Larry, don't be so fast. I will listen to anything you write or suggest I read. I sometimes get the feeling that you have listened to the right all you are going to so there is no way you will consider new information. The people who run Heritage are not unworthy of a hearing. Larry, what is the chance that you would ever become a conservative? The word "snowball" comes to mind. :) One more question. Did LBJ's War on Poverty do anything to create an atmosphere where marriage was no longer an economic advantage because so much of the help was only for unwed mothers?

Are you ready to pat Obama on the back when we add trillions in debt, and when you include the vast number of people who have simply quit looking for work ? He doesn't pan out to be the job creator you suggest. You mentioned "world view." I think when people have different world views it becomes difficult to come to a consensus on very many things. Thanks for letting me express myself.
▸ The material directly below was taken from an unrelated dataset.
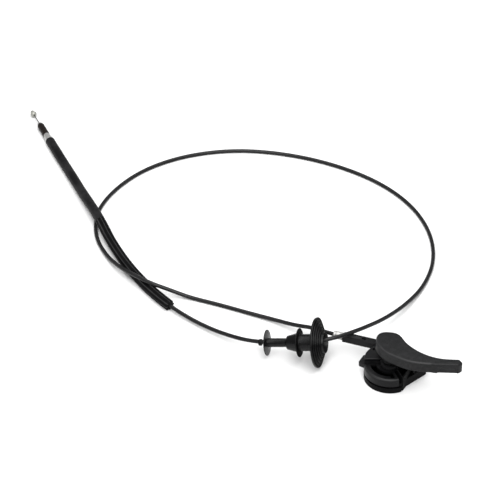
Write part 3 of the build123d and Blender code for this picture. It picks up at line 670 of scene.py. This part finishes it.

I couldn't disagree with you more, but my respect for you still runs deep.

Anonymous said...

RC:

The R's caused at least as much of the deficit as Obama and the D's. They adamantly refuse to raise revenue at a time of reduced federal income because of the recession - a recession which preceded Obama by many months. And Bush and the R's had been spending recklessly for the last several years before that.

Obama did not cause this mess; he inherited it. And there is near unanimous agreement among economists and moderate commentators that he and Bush did what had to be done by spending huge sums of money at the beginning or this would have been a depression. So (1) he didn't start it; and (2) he has done what was necessary. So exactly how is Obama "ruining" this country? That sounds like pretty extreme rhetoric of the kind you do not usually engage in.

Anonymous said...

BTW, RC:

I saw all of Romney's comments, hoping the statement was taken out of context. It really wasn't. His statement equating rich and poor as basically "both okay" was crass and heartless.